There were only a few educational programs dedicated to eating disorder prevention
in Canada. Naomi Wolf had just
written The Beauty Myth and for the first time, the topic of body image was
slowly becoming part of the feminist discourse.
In my college paper I made links
between the experience of early trauma (in my case: several significant deaths
in the family) and plummeting self-esteem and how this become internalised as
negative body image for girls. I
made connections between the rapid body changes that occur at puberty and how
this sometimes led to girls feeling out of control in every aspect of their lives;
trying to regain control through control of the body. I criticised the media messages that tell girls
they are never good enough and the diet industry that makes promises that your
entire life will be better and changed for the good when you lose weight. Back then, I had no idea that diets
actually don’t work and in fact cause permanent physiological changes to the
body that lead to increased weight gain over time and a host of other health
problems.[i][ii] I had no idea that 80 to 90% of all girls and women
struggle with body image issues.[iii] I didn’t know that eating disorders are the third
most common chronic illness in adolescent girls.[iv]
Now I know these things - I live them and breath them in my work and as a parent every day. I know that girls are taught through
magazine articles, the actions of characters in movies and books and sometimes
through their family members to diet, over eat or hate their bodies in response
to feelings of sadness, anger or conflict. With skills to express or resolves these feelings, girls do
not have to blame or hate their bodies. No one makes healthy or positive
changes in their life from a place of self-loathing. When girls and women learn to love and respect themselves
and their body, or at the very least learn to accept their natural body… they
are most likely to nurture their body with enough
sleep, better nutritional choices and balanced, fun activity. They are less likely to do harm to a body they respect through alcohol, drugs, disordered eating and risky
The media is meaner, the
models are leaner and the world is far more fat-phobic than it was 30 years ago
when I was muddling my way through adolescence. The dieting and anti-fat messages come at us thousands of
times a day via the radio, social networks, billboards, television ads and shows,
websites and magazines. For
these reasons and more… I have become a body image warrior.
How to Be A Body Image Warrior
- Treat people with dignity and respect regardless of their body size.
- Work to heal you own body disassatisfaction and buld a peaceful relationship with your apperance.
- Speak up when you hear someone equate fatness with laziness, stupidity or moral inferiority.
- Speak up when other adults focus all their energy and anger on the “social problem” of childhood obesity; this is adult sanctioned bullying and translates to fat bullying on the playground and in the classroom.
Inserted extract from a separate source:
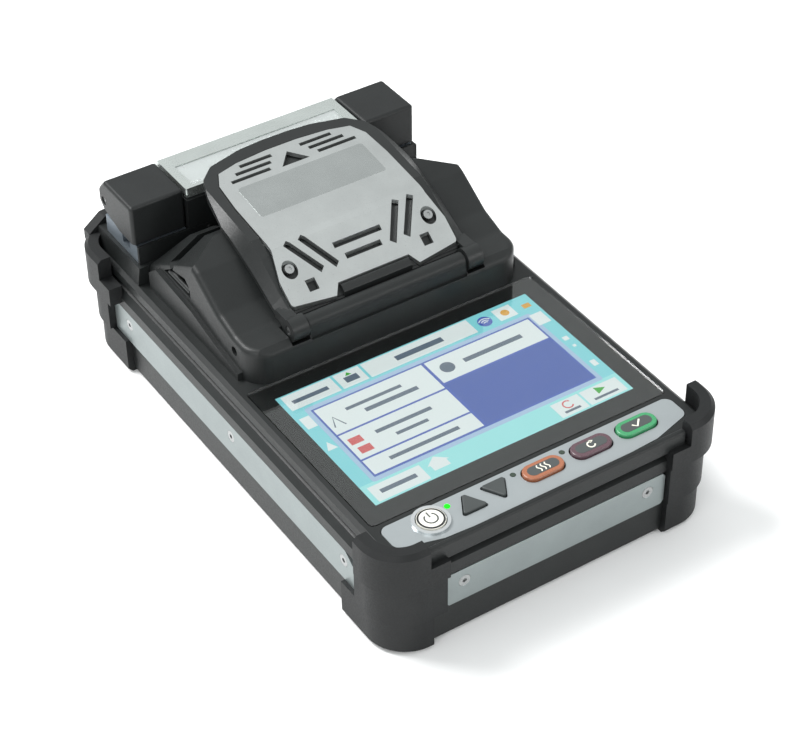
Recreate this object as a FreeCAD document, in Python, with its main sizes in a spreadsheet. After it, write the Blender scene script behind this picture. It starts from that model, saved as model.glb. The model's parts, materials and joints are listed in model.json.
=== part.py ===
import FreeCAD, Part
import math
import os
import re

import Sketcher

# Handheld fusion splicer, millimetres. +X right, +Y to the rear, +Z up, z = 0 under the feet.

SIZES = (
    ("case_half", 60.0, "side walls of the case from the middle plane"),
    ("case_end", 97.7, "rear wall of the case from the middle"),
    ("case_front", 96.7, "front wall of the lower case from the middle"),
    ("case_round", 11.0, "corner radius of the case"),
    ("wall", 2.2, "wall thickness of the case"),
    ("base_z", 1.4, "underside of the case, held off the table by the feet"),
    ("split_z", 27.0, "joint between the lower and the upper case"),
    ("deck_z", 39.5, "top of the upper case around the display"),
    ("rear_deck_z", 46.5, "top of the raised deck below the heater"),
    ("strip_face", 61.0, "outer face of the metal side strips"),
    ("strip_low", 13.8, "lower edge of the metal strips"),
    ("strip_high", 26.5, "upper edge of the metal strips"),
    ("strip_half", 79.6, "half length of the side strips"),
    ("front_strip_half", 41.8, "half length of the front strip"),
    ("tier_side", 62.5, "lower bumper tier, side face"),
    ("tier_end", 99.0, "lower bumper tier, end face"),
    ("tier_top", 29.0, "top of the upper bumper tier"),
    ("upper_tier_side", 63.5, "upper bumper tier, side face"),
    ("upper_tier_end", 99.5, "upper bumper tier, end face"),
    ("guard_side", 65.5, "corner guard, side face"),
    ("guard_end", 100.5, "corner guard, end face"),
    ("guard_top", 44.0, "top of the corner guards"),
    ("guard_wall", 5.0, "thickness of the corner guards"),
    ("glass_half", 56.0, "half width of the display glass"),
    ("glass_front", 78.6, "front edge of the glass, towards the user"),
    ("glass_rear", 4.3, "rear edge of the glass"),
    ("glass_top", 39.6, "upper face of the display glass"),
    ("glass_thick", 1.1, "thickness of the display glass"),
    ("glass_gap", 0.4, "air gap between the glass and the display module"),
    ("lcd_half", 50.2, "half width of the display module"),
    ("panel_half", 55.0, "half width of the key panel"),
    ("panel_top", 39.6, "upper face of the key panel"),
    ("panel_thick", 1.2, "thickness of the key panel"),
    ("key_row", 86.3, "distance of the key row from the middle, towards the user"),
    ("key_top", 40.7, "upper face of the keys"),
    ("key_foot", 37.7, "underside of the keys"),
    ("key_gap", 0.3, "gap round each key"),
    ("pill_length", 14.6, "length of the long keys"),
    ("pill_width", 7.0, "width of the long keys"),
    ("power_radius", 4.6, "radius of the power button"),
    ("hinge_z", 54.2, "height of the cover's hinge axis, which lies above y = 0"),
    ("hinge_half", 30.4, "half length of the fixed hinge barrel"),
    ("hinge_radius", 3.0, "outer radius of the hinge barrel"),
    ("boss_half", 37.0, "outer face of the cover's hinge bosses"),
    ("pin_radius", 1.5, "radius of the hinge pins"),
    ("pin_play", 0.05, "radial play round the hinge pins"),
    ("hood_half", 53.0, "outer side of the housing shoulders"),
    ("chamber_half", 31.0, "half width of the splice chamber"),
    ("chamber_front", 7.0, "front wall of the splice chamber"),
    ("chamber_rear", 60.0, "rear wall of the splice chamber"),
    ("chamber_floor", 44.5, "floor of the splice chamber"),
    ("frame_inner", 33.4, "upper edge of the cover frame's side walls"),
    ("frame_outer", 36.8, "lower edge of the cover frame's side walls"),
    ("plate_half", 32.2, "half width of the metal cover plate"),
    ("slot_width", 2.3, "width of the slots in the cover plate"),
    ("fibre_y", 50.0, "line of the fibre in the splice chamber"),
    ("fibre_z", 57.0, "height of the fibre in the splice chamber"),
    ("groove_width", 5.0, "width of the fibre grooves through the shoulders"),
    ("stage_top", 47.5, "top of the stage plate"),
    ("heater_front", 68.3, "front face of the heater's lid and clamps"),
    ("heater_top", 69.2, "top of the heater's lid and clamps"),
    ("lid_half", 35.3, "half width of the heater lid"),
    ("clamp_near", 36.2, "inner side of the heater clamps"),
    ("clamp_far", 56.6, "outer side of the heater clamps"),
    ("rod_y", 88.5, "axis of the heater's hinge rod"),
    ("rod_z", 61.0, "height of the heater's hinge rod"),
    ("trough_y", 76.5, "line of the sleeve in the heater"),
    ("bay_half", 38.2, "half width of the battery bay"),
    ("bay_front", 25.0, "inner end of the battery bay"),
    ("bay_low", 4.2, "floor of the battery bay"),
    ("bay_high", 24.2, "ceiling of the battery bay"),
    ("bay_gap", 0.4, "gap round the battery"),
    ("tripod_radius", 2.6, "radius of the tripod thread"),
    ("tripod_length", 8.0, "length of the tripod thread"),
    ("tripod_y", 20.0, "tripod insert, in front of the middle"),
)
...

- There may be real problems in your school or community pertaining to lack of activity and/or appropriate and diverse nutritional options for children and youth; speak up for ALL children of ALL body sizes. Everyone needs activity because it is fun, builds community and builds skills. It increases strength and heart and lung capacity. This is about good physical and mental health - not body size. Changing children's body shape and size should not be the goal.
- Stop bonding with other women over the things your dislike about yourself (Thighs! Cellulite!) and try bonding over the your joys, interests, values and achievements.
- Avoid commenting on your children’s weight, your own weight or other people’s weight. Surely there are any number of things to notice and comment on when you greet someone you haven’t seen for a long time other than “you look like you’ve lost weight!”
- Do not participate in “fat talk” which is the language women are taught to use from a young age. Fat is not a feeling* so when you hear someone talk about feeling fat, get curious and find out what is going on for them. Perhaps they are experiencing anger, frustration, loneliness or grief or just got reprimanded by a coworker. Offer some compassionate support for the real issue but don’t engage in the fat talk.
- Do not participate in diet talk or critique your food or other’s food – especially when people are eating. Allow people to enjoy a peaceful, shame-free meal.
- Believe that all bodies are good bodies! Coach your family & friends to accept and care for their bodies as it is the first step in making positive change to any unhealthy habits.
* With thanks and admiration to body image warrior Sandra Friedman for her ground breaking analysis and identification of the role of "fat talk" in women's lives.
[i] Gaesser, Glen. (2002) Big Fat Lies. California: Gurze Books
[ii] Campos, Paul (2004) The Obesity Myth: Why America's Obsession with Weight is Hazardous to Your Health. New York: Gotham Books.